» **Work to be completed**
What is to be transcribed is the run of lines opening with the one that has "chamfer(stud_end, stud_tip_chamfer)" and closing with the one that has "obj.parent = None", and only that run, exactly.

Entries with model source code
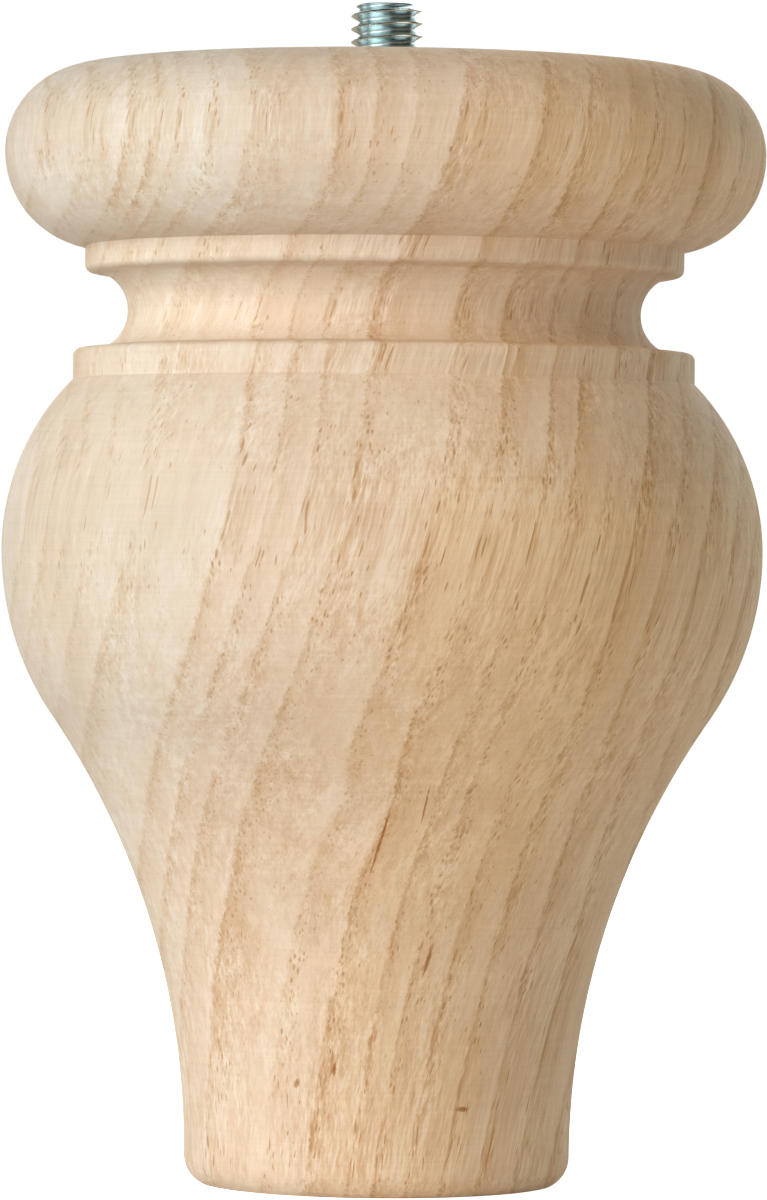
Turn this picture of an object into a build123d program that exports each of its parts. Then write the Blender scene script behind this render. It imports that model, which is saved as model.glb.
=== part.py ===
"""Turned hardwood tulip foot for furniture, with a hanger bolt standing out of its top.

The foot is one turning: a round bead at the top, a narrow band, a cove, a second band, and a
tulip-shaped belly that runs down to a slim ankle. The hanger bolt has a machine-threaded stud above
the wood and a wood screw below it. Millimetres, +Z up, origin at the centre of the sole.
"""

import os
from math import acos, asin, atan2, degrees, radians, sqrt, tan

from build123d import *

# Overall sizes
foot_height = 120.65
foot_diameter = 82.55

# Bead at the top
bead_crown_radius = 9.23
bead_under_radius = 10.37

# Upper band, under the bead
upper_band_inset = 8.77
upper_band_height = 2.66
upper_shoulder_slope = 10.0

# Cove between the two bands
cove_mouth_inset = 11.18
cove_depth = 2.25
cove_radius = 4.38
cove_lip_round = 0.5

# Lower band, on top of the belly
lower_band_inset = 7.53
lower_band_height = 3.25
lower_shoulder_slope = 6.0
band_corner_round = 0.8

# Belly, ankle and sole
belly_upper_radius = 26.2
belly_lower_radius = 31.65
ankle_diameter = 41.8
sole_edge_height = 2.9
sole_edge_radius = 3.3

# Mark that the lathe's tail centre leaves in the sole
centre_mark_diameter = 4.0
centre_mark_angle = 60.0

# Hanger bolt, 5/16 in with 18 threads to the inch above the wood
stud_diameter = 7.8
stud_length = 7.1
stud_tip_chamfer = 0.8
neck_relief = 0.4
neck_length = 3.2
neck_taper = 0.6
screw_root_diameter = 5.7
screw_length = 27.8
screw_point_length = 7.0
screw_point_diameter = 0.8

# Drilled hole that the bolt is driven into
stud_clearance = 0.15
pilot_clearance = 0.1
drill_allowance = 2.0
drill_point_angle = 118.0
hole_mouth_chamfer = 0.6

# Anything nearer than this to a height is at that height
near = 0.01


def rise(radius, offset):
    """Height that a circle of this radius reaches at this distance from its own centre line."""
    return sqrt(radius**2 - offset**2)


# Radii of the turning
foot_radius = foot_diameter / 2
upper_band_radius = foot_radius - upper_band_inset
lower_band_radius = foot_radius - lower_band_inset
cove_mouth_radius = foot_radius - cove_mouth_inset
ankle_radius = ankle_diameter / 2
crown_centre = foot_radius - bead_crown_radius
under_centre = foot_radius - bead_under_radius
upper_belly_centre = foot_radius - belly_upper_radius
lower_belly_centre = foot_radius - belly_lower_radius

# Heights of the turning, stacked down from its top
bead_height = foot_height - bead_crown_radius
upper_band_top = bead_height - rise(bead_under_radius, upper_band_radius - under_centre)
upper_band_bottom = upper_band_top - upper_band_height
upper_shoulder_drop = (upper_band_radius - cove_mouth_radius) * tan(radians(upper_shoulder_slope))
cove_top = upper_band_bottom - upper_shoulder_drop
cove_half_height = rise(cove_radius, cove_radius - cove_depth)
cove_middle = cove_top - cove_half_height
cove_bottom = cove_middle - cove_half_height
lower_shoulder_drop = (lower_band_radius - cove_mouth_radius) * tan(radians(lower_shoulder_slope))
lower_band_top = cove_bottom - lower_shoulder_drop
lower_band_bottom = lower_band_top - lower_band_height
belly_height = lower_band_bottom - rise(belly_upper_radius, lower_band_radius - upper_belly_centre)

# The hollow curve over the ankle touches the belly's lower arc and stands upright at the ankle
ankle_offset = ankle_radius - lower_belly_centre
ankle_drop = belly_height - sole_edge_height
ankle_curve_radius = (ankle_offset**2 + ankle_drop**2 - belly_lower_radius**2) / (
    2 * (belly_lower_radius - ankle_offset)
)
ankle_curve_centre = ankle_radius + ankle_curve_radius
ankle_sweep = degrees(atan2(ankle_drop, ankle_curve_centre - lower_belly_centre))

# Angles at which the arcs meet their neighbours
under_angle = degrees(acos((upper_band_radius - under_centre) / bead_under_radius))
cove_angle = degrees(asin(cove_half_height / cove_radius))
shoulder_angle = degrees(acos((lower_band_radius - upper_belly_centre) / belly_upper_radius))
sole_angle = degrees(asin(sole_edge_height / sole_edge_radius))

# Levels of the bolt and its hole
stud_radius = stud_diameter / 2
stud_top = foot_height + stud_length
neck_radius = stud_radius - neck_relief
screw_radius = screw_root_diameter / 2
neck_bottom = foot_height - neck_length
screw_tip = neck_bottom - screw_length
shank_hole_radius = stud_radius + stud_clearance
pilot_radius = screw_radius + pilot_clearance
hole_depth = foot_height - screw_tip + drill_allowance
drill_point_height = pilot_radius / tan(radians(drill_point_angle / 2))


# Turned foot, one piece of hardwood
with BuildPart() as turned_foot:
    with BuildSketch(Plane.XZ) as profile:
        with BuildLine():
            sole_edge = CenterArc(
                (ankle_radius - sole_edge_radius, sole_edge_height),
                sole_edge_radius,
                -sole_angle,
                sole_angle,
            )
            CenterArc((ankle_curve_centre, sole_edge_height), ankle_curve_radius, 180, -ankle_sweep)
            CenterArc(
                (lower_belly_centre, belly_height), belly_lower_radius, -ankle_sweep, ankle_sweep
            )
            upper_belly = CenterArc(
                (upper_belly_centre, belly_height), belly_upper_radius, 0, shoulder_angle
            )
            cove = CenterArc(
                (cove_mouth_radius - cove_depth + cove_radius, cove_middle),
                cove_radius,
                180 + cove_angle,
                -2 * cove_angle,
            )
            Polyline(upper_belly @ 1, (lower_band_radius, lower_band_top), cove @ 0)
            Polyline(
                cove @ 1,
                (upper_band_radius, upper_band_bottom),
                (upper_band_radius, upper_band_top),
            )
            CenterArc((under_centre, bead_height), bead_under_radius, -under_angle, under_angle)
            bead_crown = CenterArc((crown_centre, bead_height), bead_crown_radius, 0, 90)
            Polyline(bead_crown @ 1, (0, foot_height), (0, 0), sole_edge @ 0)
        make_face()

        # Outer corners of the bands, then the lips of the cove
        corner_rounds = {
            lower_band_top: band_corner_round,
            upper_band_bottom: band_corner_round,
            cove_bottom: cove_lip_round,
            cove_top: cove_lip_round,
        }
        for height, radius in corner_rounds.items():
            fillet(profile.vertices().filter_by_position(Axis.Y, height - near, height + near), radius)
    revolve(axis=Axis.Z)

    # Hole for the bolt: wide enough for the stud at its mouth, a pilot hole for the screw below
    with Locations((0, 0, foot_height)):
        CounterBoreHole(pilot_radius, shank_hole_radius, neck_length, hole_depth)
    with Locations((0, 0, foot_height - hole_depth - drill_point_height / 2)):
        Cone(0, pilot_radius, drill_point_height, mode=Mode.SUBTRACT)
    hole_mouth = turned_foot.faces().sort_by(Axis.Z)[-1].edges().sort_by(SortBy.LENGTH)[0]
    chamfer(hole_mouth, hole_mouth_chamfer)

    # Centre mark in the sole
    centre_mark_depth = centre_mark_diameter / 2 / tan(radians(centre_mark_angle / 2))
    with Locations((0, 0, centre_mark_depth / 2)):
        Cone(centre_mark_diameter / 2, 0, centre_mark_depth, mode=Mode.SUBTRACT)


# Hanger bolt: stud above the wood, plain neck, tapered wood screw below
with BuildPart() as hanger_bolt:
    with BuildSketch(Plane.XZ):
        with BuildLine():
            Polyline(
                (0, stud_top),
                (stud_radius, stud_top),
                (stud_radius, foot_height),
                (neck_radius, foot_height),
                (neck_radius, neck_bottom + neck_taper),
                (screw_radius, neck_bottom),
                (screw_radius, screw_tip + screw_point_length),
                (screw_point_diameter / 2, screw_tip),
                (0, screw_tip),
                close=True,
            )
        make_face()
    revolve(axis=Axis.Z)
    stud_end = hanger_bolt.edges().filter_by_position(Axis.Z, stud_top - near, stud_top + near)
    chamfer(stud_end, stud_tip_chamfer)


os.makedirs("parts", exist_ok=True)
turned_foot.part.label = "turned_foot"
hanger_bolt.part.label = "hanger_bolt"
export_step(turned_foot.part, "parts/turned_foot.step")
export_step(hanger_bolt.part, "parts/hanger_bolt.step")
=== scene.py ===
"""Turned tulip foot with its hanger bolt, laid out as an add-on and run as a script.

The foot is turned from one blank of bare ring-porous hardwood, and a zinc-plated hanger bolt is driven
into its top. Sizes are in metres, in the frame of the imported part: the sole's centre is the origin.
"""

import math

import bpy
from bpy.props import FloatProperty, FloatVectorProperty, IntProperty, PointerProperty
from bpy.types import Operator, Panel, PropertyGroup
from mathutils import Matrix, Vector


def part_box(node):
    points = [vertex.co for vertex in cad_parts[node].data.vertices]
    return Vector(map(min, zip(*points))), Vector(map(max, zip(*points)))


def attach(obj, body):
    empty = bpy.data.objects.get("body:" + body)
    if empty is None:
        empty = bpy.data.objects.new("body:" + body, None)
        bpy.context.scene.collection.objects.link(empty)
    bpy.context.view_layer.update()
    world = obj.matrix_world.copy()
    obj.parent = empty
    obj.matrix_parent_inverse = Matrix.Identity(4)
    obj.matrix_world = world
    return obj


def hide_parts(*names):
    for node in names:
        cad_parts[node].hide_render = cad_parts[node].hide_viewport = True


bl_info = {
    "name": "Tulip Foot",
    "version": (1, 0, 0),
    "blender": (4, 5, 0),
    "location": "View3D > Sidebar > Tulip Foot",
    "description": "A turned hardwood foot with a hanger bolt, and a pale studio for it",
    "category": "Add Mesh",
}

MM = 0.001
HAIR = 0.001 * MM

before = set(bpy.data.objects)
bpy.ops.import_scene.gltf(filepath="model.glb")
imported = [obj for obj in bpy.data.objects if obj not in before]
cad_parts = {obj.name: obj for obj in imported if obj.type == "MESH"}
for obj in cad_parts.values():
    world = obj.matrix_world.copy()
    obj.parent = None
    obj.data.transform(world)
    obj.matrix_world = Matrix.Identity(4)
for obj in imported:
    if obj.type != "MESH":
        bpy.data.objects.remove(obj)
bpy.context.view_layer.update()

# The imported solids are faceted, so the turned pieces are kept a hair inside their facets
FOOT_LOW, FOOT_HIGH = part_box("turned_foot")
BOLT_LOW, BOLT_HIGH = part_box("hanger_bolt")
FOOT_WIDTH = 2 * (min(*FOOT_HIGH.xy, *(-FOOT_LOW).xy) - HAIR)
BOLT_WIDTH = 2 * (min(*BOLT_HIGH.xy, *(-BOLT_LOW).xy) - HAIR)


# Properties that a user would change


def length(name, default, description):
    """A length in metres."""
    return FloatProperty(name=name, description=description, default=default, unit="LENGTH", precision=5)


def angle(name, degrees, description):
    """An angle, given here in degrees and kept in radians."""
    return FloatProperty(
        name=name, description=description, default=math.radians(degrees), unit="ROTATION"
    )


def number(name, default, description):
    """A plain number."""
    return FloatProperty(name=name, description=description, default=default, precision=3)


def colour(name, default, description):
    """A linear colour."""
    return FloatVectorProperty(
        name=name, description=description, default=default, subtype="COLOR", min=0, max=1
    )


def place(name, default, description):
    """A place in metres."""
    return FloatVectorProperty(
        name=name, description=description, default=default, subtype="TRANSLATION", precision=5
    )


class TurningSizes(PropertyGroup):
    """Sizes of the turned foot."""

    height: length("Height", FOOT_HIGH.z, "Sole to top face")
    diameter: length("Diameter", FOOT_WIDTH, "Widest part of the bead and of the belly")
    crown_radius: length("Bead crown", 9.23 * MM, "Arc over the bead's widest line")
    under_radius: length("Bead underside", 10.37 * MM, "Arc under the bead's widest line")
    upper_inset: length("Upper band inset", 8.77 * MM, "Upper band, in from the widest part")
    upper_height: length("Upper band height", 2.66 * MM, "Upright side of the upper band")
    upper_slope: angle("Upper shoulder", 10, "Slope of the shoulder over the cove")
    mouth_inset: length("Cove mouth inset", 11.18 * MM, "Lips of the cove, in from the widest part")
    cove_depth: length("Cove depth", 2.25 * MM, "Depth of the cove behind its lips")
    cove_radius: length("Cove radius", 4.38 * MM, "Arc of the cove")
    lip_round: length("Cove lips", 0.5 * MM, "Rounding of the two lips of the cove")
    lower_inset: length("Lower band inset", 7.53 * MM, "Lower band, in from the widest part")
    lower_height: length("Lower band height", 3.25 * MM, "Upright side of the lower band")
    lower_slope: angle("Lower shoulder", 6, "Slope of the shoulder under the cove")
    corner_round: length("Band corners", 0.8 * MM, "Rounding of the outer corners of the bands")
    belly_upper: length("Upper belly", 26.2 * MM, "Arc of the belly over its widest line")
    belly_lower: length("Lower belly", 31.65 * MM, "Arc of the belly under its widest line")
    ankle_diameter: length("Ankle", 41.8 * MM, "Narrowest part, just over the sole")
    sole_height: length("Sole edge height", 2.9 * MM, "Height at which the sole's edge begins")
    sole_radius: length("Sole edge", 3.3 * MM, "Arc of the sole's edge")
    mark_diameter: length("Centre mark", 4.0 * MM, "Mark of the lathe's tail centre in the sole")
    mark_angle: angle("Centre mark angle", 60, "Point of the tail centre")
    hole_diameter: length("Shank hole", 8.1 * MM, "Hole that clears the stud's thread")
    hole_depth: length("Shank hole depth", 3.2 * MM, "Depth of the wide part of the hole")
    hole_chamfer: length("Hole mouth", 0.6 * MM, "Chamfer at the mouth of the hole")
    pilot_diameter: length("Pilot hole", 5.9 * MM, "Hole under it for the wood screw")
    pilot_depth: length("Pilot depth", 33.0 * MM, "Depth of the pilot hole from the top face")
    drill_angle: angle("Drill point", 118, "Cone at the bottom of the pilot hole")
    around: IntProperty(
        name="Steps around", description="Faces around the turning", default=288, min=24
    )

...

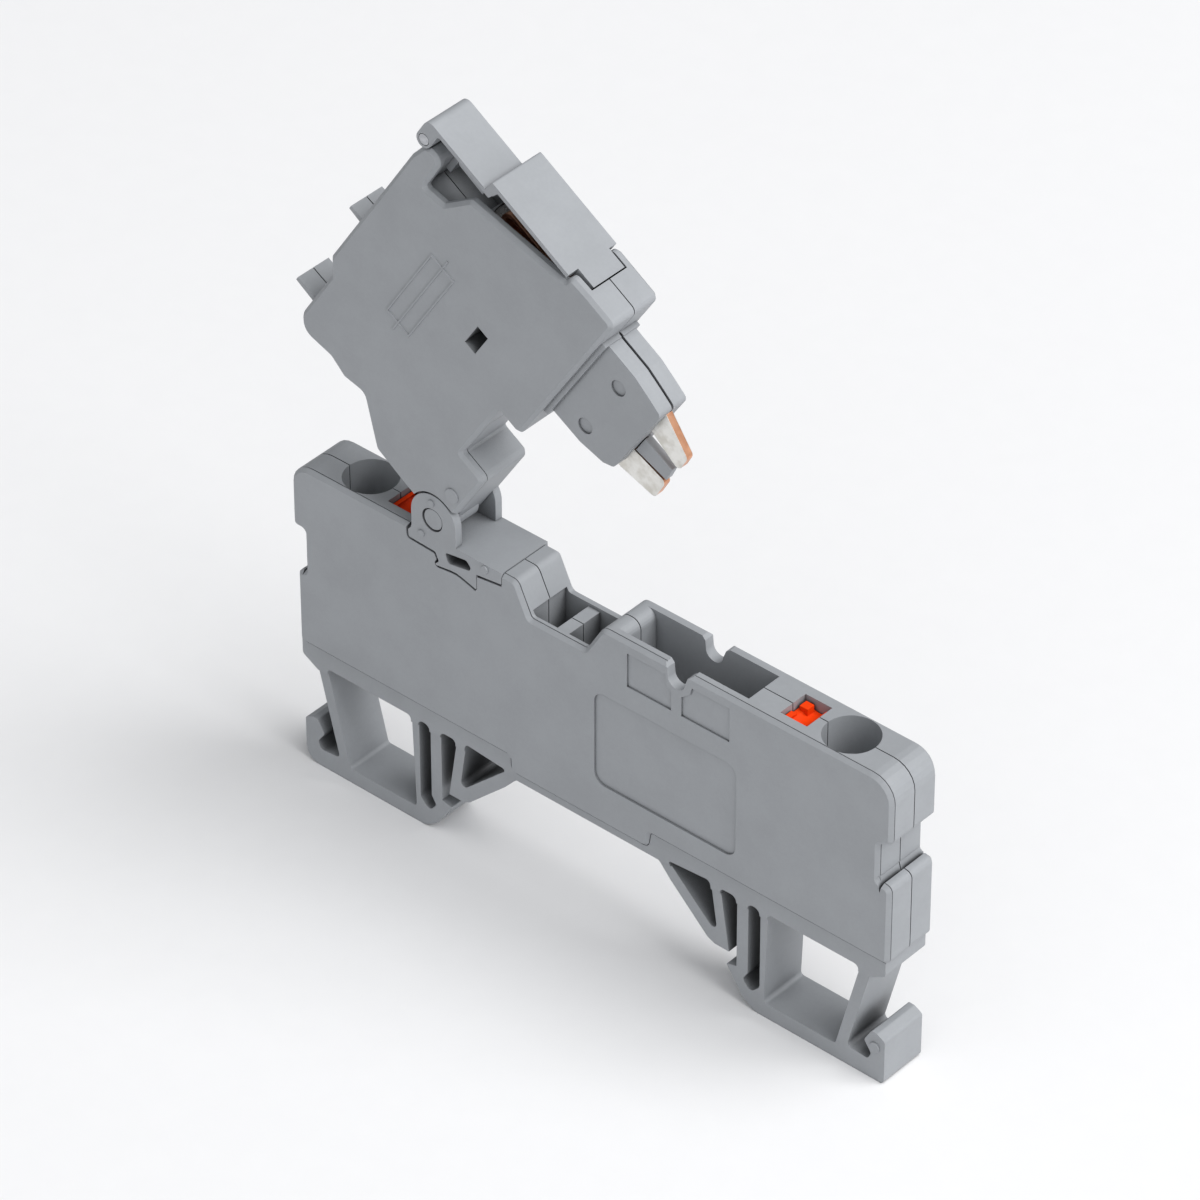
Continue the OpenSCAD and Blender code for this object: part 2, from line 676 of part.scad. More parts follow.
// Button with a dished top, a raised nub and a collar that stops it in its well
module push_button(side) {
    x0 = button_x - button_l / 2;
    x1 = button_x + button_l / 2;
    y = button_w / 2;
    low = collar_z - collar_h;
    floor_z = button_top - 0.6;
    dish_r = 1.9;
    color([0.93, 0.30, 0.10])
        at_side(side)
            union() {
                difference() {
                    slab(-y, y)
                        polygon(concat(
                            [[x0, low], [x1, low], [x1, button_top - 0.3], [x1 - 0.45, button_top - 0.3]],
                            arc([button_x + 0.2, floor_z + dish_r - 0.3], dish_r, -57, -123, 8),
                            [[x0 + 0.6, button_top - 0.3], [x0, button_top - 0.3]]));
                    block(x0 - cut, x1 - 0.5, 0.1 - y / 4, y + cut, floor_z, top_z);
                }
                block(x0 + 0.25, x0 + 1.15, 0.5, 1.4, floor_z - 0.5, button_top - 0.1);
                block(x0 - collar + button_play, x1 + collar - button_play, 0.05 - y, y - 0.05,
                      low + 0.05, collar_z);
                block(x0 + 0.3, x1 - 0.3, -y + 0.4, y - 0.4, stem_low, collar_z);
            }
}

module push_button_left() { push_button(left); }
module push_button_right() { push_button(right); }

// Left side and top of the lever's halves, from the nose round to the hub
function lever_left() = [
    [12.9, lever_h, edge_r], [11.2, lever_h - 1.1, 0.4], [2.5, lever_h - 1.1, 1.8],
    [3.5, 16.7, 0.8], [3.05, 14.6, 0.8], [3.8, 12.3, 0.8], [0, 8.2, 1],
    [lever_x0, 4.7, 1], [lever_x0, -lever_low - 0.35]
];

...

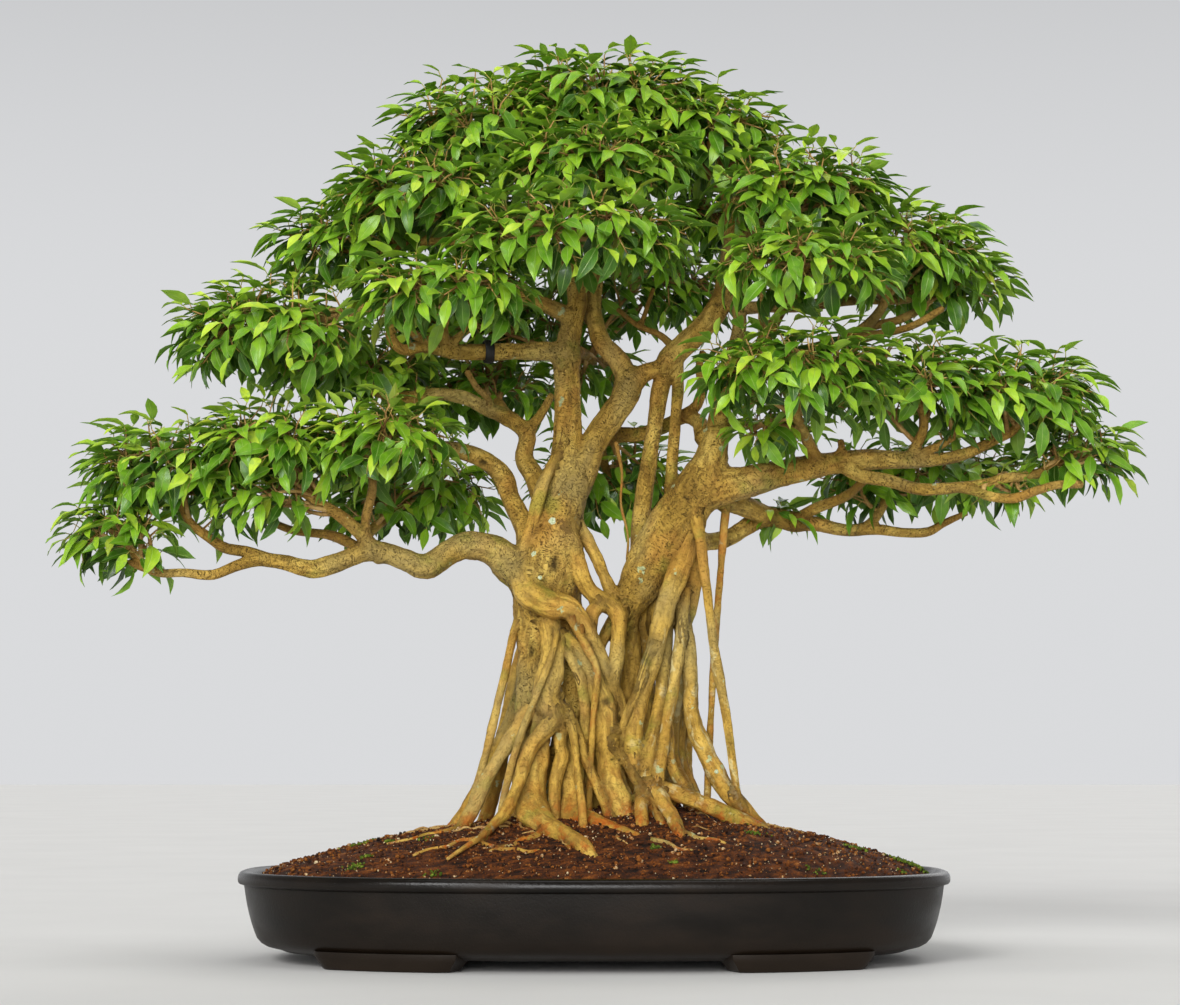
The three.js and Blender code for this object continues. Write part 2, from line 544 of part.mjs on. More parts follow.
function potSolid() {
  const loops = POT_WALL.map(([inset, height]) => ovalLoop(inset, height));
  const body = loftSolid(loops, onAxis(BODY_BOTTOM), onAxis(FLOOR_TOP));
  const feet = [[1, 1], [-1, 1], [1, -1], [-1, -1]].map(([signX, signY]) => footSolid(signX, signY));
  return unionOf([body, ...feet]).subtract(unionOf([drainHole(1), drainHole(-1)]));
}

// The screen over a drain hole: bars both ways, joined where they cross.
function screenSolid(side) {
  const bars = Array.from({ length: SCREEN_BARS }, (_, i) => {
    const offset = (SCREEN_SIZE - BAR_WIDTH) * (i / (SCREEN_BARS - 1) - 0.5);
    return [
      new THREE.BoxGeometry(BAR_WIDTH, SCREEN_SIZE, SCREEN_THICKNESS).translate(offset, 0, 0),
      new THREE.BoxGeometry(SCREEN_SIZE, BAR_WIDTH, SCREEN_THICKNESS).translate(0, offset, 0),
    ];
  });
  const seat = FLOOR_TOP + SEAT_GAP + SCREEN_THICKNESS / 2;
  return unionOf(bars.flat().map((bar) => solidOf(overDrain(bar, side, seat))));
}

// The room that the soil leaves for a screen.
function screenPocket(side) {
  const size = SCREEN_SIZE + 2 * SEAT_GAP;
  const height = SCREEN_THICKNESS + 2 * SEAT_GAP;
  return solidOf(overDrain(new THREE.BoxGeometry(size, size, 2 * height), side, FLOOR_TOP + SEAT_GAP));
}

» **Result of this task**
    chamfer(stud_end, stud_tip_chamfer)


os.makedirs("parts", exist_ok=True)
turned_foot.part.label = "turned_foot"
hanger_bolt.part.label = "hanger_bolt"
export_step(turned_foot.part, "parts/turned_foot.step")
export_step(hanger_bolt.part, "parts/hanger_bolt.step")
=== scene.py ===
"""Turned tulip foot with its hanger bolt, laid out as an add-on and run as a script.

The foot is turned from one blank of bare ring-porous hardwood, and a zinc-plated hanger bolt is driven
into its top. Sizes are in metres, in the frame of the imported part: the sole's centre is the origin.
"""

import math

import bpy
from bpy.props import FloatProperty, FloatVectorProperty, IntProperty, PointerProperty
from bpy.types import Operator, Panel, PropertyGroup
from mathutils import Matrix, Vector


def part_box(node):
    points = [vertex.co for vertex in cad_parts[node].data.vertices]
    return Vector(map(min, zip(*points))), Vector(map(max, zip(*points)))


def attach(obj, body):
    empty = bpy.data.objects.get("body:" + body)
    if empty is None:
        empty = bpy.data.objects.new("body:" + body, None)
        bpy.context.scene.collection.objects.link(empty)
    bpy.context.view_layer.update()
    world = obj.matrix_world.copy()
    obj.parent = empty
    obj.matrix_parent_inverse = Matrix.Identity(4)
    obj.matrix_world = world
    return obj


def hide_parts(*names):
    for node in names:
        cad_parts[node].hide_render = cad_parts[node].hide_viewport = True


bl_info = {
    "name": "Tulip Foot",
    "version": (1, 0, 0),
    "blender": (4, 5, 0),
    "location": "View3D > Sidebar > Tulip Foot",
    "description": "A turned hardwood foot with a hanger bolt, and a pale studio for it",
    "category": "Add Mesh",
}

MM = 0.001
HAIR = 0.001 * MM

before = set(bpy.data.objects)
bpy.ops.import_scene.gltf(filepath="model.glb")
imported = [obj for obj in bpy.data.objects if obj not in before]
cad_parts = {obj.name: obj for obj in imported if obj.type == "MESH"}
for obj in cad_parts.values():
    world = obj.matrix_world.copy()
    obj.parent = None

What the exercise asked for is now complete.